Nineteen years ago, fresh from suburban Littleton, Colorado, and with all the naiveté that implies, I accepted a position at a Manhattan bookstore that was to become the best job I ever had: a bookseller at Eeyore’s Books for Children. The owner of Eeyore’s, Joel Fram, had been in business for 15 years or so by the time I came along, and owned two stores: one at E. 83rd St. and Madison Ave., and the other on Broadway at W. 79th St. Though each store had its own distinct layout, neighborhood clientele and sales patterns, they shared one important thing: a diverse and fun-loving staff that was dedicated to putting just the right book into the hands of a child—or their not-a-moment-to-spare parent or caregiver.

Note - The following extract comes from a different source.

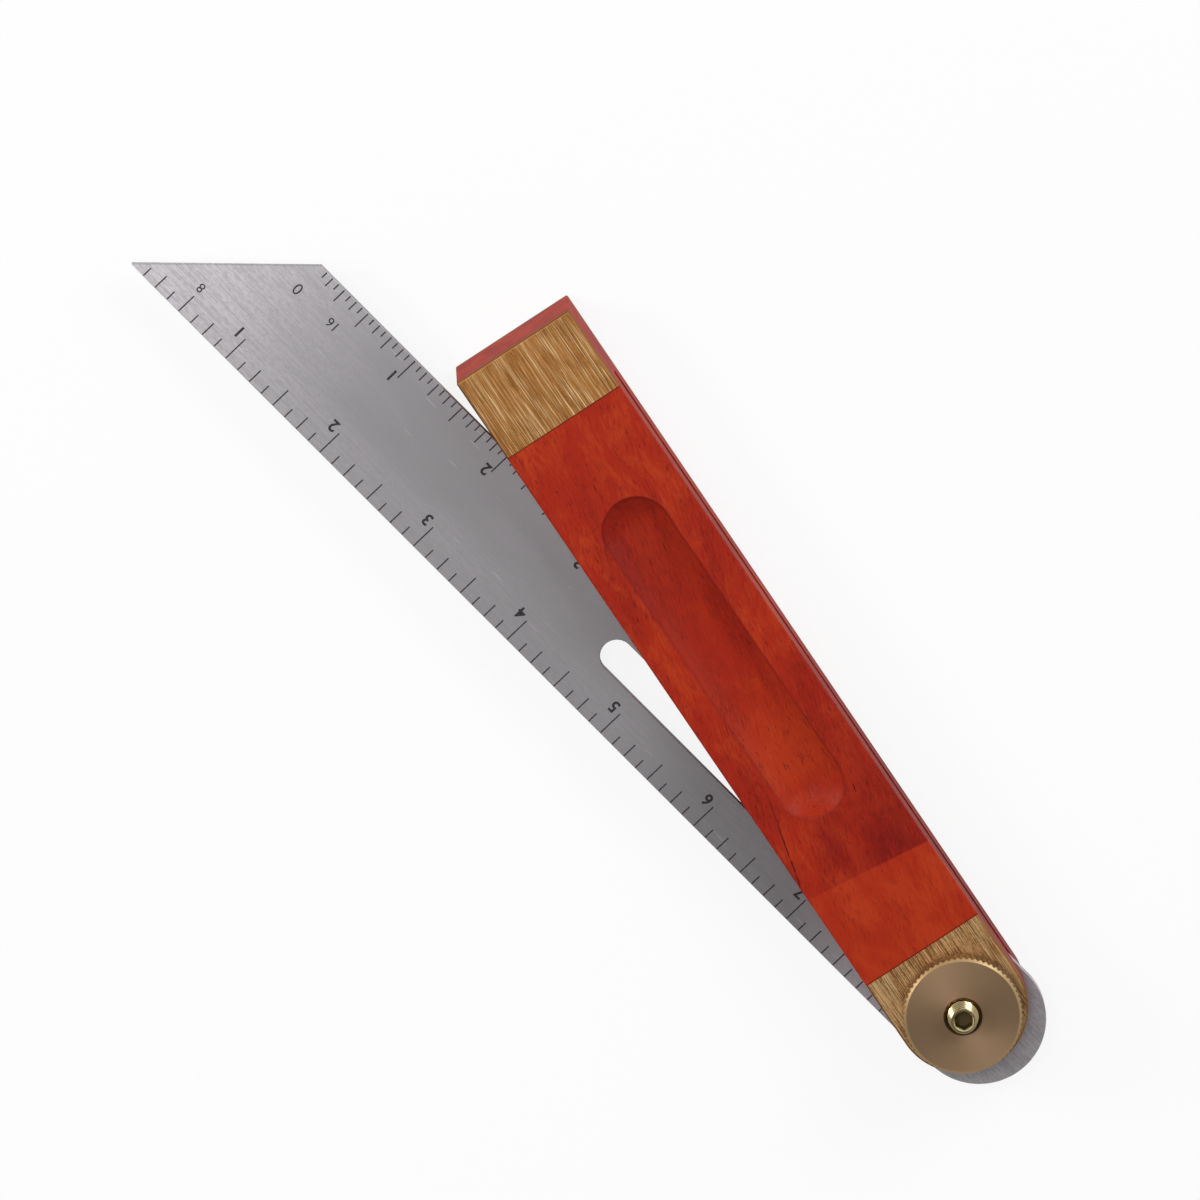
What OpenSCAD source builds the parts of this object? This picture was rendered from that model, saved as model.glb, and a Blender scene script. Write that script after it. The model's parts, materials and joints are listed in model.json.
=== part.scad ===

Sharon Hancock (now director of school and library marketing at Candlewick Press) hired me at the East Side Eeyore’s in 1989. To this day she remembers my interview. When she asked me why I wanted to work in a bookstore when all of my previous retail experience had been clothing-related, I replied, “Because I never want to sell another pair of bicycle shorts ever again.” And thus began the adventure of my lifetime.

Eeyore’s closed its doors for good in the summer of 1993 (I am sad to say that Sean Lennon never came in to redeem his outstanding gift certificates), but most of the extraordinary people I had the good luck to work with are still in this industry in one way or another. Among us are editors, sales and marketing and publicity folk, teachers, librarians, writers, artists and musicians, to name just a few of the paths our careers have taken.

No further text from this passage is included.